Redattore Sociale - Media e disabilita'. Satta: dall'ammirazione alla pieta', sguardo che non convince

ROMA. In quale modo giornali e tv riescono a raffigurare le persone disabili? Lo spiegano dieci giornalisti, comunicatori e blogger che vivono la disabilità sulla propria pelle, anche se non sempre se ne occupano anche a livello professionale. Le voci sono le più varie: Luisa Bartolucci, direttore di Slash radio web, emittente online dell’Unione italiana ciechi e ipovedenti; Alessandro Capoccetti, fotografo e direttore italiano per la campagna di comunicazione sociale inglese “Models of diversity”; Simone Fanti, giornalista di “Io donna” e Corriere.it; Manuela Figlia, protagonista del docu-reality “Ho sposato un gigante”; Corrado Fontana, giornalista di Televideo e “Valori”; Maurizio Molinari, addetto stampa del Parlamento europeo in Italia; Noria Nalli, giornalista e autrice del blog “La stampella di Cenerentola” su lastampa.it; Simona Petaccia, comunicatrice per le imprese pubbliche e private; Fiamma Satta, voce storica di Radio2 e dal 2009 autrice per la “Gazzetta dello sport” della rubrica e blog “Diversamente affabile, diario di un’invalida leggermente arrabbiata sui temi dell’inciviltà; Valentina Tomirotti, autrice di Pepitosablog.co.

Se ne occupa il numero di dicembre del magazine SuperAbile Inail in un lungo dossier intitolato “Niente stereotipi, per favore”, ospitato su Redattore sociale in dieci puntate. A partire dall’analisi di Fiamma Satta, giornalista, sceneggiatrice e scrittrice, autrice e voce storica di Radio2 (Fabio e Fiamma). Dal 2009 firma per La Gazzetta dello Sport rubrica e blog "Diversamente affabile", diario di un’invalida leggermente arrabbiata sui temi dell’inciviltà, impegno per il quale è stata nominata Commendatore al merito della Repubblica italiana.
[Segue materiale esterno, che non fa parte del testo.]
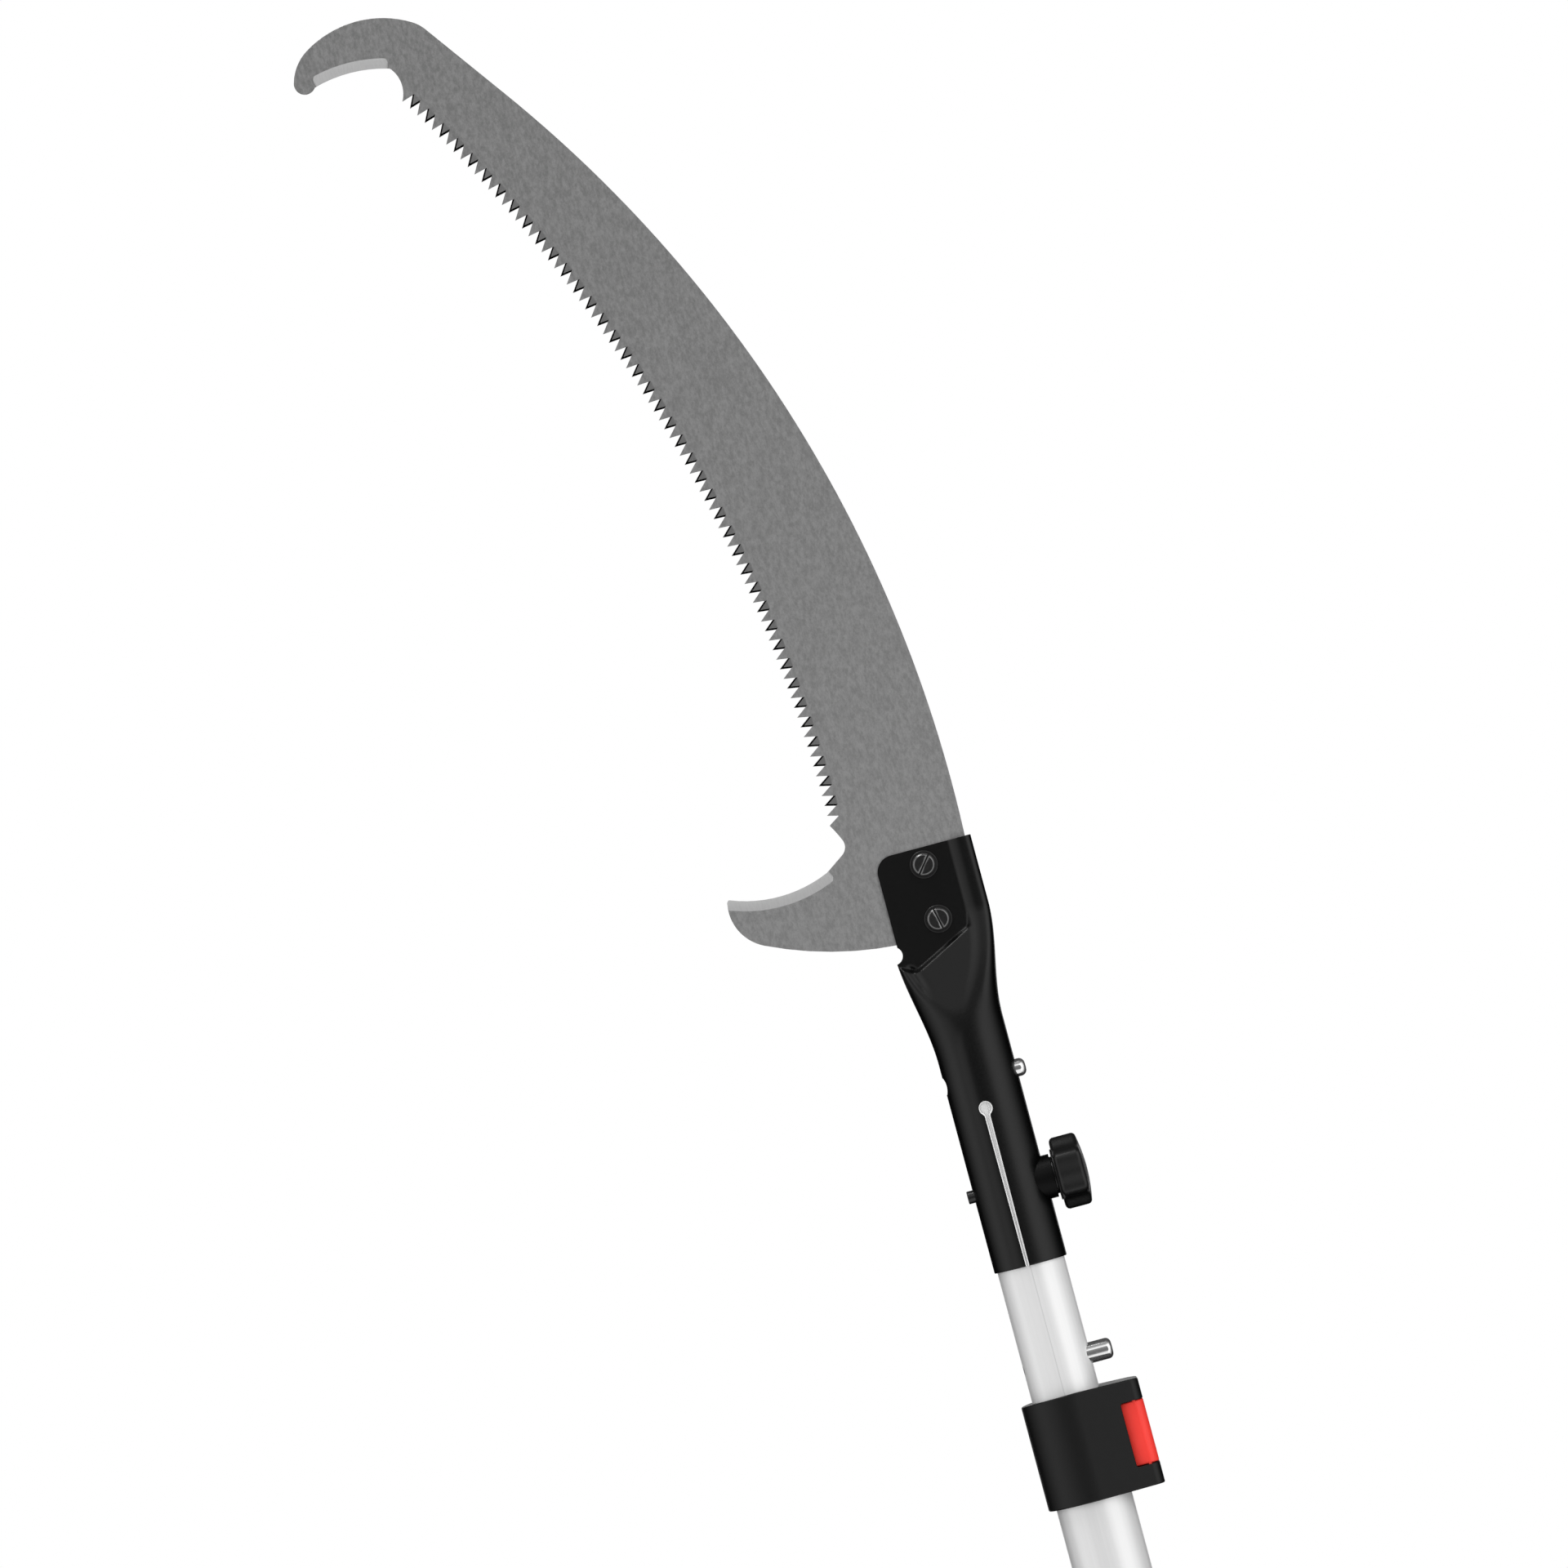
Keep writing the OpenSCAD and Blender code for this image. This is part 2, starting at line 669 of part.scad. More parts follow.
// Outline of the socket's upper part at height h: its two edges and its half depth at x
function loft_left(h) = -socket_x - (lip_left - socket_x) * ease(h, flare_start, flare_end);
function loft_right(h) = socket_x + (plate_right - socket_x) * ease(h, spine_start, spine_end);
function crease(x) = min(crease_left + crease_slope * (x + socket_x), spine_end);
function spine_y(x) =
    let (peak = plate_right - spine_peak, left = (peak - x) / (spine_w - spine_peak),
        right = (x - peak) / spine_peak)
    spine_half * (x < peak ? sqrt(max(0, 1 - left ^ 2)) : max(0, 1 - right ^ 3) ^ (1 / 3));
function plate_y(x) = x < plate_right - spine_peak ? max(leaf_y, spine_y(x)) : spine_y(x);
function loft_y(x, h) =
    let (half = (loft_right(h) - loft_left(h)) / 2, u = (x - loft_left(h)) / half - 1,
        t = min(1, max(0, (h - swell_start) / (crease(x) - swell_start))))
    plate_y(x) + (oval_y(u * socket_x, socket_x, socket_y) - plate_y(x)) * cos(90 * t);

// One ring of the loft, drawn in by a margin on both faces
function loft_ring(h, margin) =
    let (l = loft_left(h), r = loft_right(h), mid = (l + r) / 2, half = (r - l) / 2,
        xs = [for (k = [0:loft_points]) mid - half * cos(180 * k / loft_points)],
        draw = (half - margin) / half,
        side = [for (x = xs) [mid + (x - mid) * draw, max(loft_y(x, h) - margin, 0.4)]])
    [for (p = side) [p[0], p[1], socket_z + h],
        for (k = [loft_points:-1:0]) [side[k][0], -side[k][1], socket_z + h]];

// Solid through the rings at the given heights. A ring's points run along its +Y side and
// back along its -Y side, so each end is closed by strips across the ring.
module loft(heights, margin) {
    n = 2 * (loft_points + 1);
    rings = [for (h = heights, p = loft_ring(h, margin)) p];
    last = (len(heights) - 1) * n;
    skin = [for (k = [0:len(heights) - 2], j = [0:n - 1])
        let (a = k * n + j, b = k * n + (j + 1) % n) each [[a, b, b + n], [a, b + n, a + n]]];
    ends = [for (k = [0:loft_points - 1]) let (a = k, b = k + 1, c = n - 2 - k, d = n - 1 - k)
        each [[c, b, a], [d, c, a], [last + a, last + b, last + c], [last + a, last + c, last + d]]];
    polyhedron(rings, concat(skin, ends));
}

module socket_upper() {
    step = (socket_h - loft_z) / loft_rings;
    heights = [for (k = [0:loft_rings]) loft_z + step * k];
    difference() {
        loft(heights, loft_step);
        loft(concat([loft_z - cut], heights, [socket_h + cut]), sheet - loft_step);
    }
}

// What the front view of the plate loses: the strip beyond its edge, its corner and a notch
module plate_trim() {
    wide = 2 * lip_left;
    translate([-plate_left - wide, lip_top]) square([wide, socket_h]);
    translate([-plate_left - notch_out, lip_top + notch_r]) circle(notch_r, $fn = 48);
    translate([-plate_left, socket_h - plate_r]) difference() {
        translate([-cut, 0]) square([plate_r + cut, plate_r + cut]);
        translate([plate_r, 0]) circle(plate_r);
    }
}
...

Nel 1993 le è stata diagnosticata la sclerosi multipla.

"L’Italia è un paese indietro soprattutto per quanto riguarda la disabilità che, dal mio punto di vista, fa rima con civiltà e non per l’accento sulla a. - spiega - Davanti a essa siamo abituati ad adottare generalmente due tipi di atteggiamenti, sguardi e comportamenti contrapposti: pietisti/compassionevoli che tanto spazio trovano nei media, soprattutto in televisione, oppure arroganti/prevaricatori che tanto spazio trovano nel nostro tessuto sociale (è di questi ultimi che mi occupo da diversi anni nelle pagine e nel sito de La Gazzetta dello Sport). Poiché il nostro Paese è davvero 'leader' per quanto riguarda i comportamenti incivili sarebbe necessario, invece, che riapprendesse il valore del rispetto delle persone in difficoltà, fondamentale punto di partenza per il raggiungimento di un’armonica convivenza sociale, l’unica in grado di mantenere la pace. Secondo me, quindi, i nostri media dovrebbero rafforzare la convinzione che la disabilità non definisca chi la indossa ma ne rappresenti solo una condizione e che il disabile debba meritare il rispetto dovuto a tutti, disabili o non".
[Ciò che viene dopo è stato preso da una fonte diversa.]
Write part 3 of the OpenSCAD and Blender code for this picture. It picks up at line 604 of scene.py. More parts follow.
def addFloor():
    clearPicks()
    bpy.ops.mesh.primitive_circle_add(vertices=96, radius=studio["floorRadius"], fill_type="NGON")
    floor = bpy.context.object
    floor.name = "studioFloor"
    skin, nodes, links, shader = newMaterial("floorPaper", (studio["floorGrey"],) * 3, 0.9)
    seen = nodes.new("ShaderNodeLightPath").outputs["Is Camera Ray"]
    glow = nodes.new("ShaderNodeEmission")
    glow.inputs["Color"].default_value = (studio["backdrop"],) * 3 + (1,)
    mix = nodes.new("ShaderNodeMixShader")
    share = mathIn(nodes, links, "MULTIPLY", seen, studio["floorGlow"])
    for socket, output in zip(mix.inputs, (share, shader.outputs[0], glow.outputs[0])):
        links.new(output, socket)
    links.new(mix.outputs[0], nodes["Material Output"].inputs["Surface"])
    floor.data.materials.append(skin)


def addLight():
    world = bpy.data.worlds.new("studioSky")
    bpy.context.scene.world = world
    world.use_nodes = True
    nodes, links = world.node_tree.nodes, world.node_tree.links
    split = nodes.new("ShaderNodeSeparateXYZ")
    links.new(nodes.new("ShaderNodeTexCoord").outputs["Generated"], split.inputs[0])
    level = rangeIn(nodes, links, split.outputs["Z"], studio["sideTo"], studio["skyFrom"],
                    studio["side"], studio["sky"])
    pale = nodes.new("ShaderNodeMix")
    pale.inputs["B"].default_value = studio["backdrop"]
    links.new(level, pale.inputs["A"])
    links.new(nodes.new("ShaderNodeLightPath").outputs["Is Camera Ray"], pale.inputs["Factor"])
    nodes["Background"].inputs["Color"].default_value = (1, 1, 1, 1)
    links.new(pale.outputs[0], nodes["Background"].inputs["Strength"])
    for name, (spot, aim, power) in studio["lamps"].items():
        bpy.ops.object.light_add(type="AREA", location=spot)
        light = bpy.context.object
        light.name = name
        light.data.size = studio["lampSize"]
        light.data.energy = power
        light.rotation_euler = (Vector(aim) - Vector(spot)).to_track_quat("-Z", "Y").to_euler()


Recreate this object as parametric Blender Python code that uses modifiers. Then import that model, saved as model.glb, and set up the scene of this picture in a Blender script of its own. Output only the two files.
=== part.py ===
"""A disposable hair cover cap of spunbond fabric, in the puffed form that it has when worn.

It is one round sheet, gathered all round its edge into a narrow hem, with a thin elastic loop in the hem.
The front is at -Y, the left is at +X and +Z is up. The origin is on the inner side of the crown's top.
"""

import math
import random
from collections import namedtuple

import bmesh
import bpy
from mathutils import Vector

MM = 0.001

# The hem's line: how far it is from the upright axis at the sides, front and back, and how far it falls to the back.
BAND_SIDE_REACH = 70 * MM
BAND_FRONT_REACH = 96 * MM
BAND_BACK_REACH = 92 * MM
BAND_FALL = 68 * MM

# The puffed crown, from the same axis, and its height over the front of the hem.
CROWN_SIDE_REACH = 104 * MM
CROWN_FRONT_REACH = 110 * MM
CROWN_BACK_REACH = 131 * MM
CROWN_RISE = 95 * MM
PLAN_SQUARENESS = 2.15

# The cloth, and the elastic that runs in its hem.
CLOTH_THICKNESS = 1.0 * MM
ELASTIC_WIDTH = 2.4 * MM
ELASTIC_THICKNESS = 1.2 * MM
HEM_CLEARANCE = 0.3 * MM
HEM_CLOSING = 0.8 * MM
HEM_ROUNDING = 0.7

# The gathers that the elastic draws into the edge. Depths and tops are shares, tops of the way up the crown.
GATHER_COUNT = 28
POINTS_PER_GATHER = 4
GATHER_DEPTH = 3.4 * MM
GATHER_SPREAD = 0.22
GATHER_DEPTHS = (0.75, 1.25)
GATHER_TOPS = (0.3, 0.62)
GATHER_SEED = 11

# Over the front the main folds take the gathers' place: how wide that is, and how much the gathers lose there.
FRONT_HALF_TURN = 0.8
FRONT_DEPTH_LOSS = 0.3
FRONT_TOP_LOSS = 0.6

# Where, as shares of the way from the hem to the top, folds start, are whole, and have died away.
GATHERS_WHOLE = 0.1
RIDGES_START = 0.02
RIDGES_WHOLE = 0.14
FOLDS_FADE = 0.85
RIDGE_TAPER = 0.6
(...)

"Esiste poi anche un terzo tipo di atteggiamento verso la disabilità, stavolta ammirativo, quando essa riguardi casi particolarmente eclatanti, per esempio le imprese dei campioni paralimpici (vedi Alex Zanardi). - proseguea Satta - A mio avviso, però, questo atteggiamento ammirativo presenta un aspetto leggermente 'pericoloso' riguardo alla percezione comune della disabilità, perché induce a pensare che ogni disabile, al pari di un atleta, sia in grado di superare barriere fisiche e mentali, ostacoli e situazioni al limite dello stress. Ovviamente non è così. Il disabile infatti vive con innegabile difficoltà, ovunque. Per questo, a differenza del nostro, nella maggior parte dei Paesi considerati civili lo Stato si fa carico di sostenerlo offrendogli accessibilità e inclusione e considerandolo non un elemento da ghettizzare ma parte integrante della società, se non addirittura un’innegabile occasione di crescita per tutti".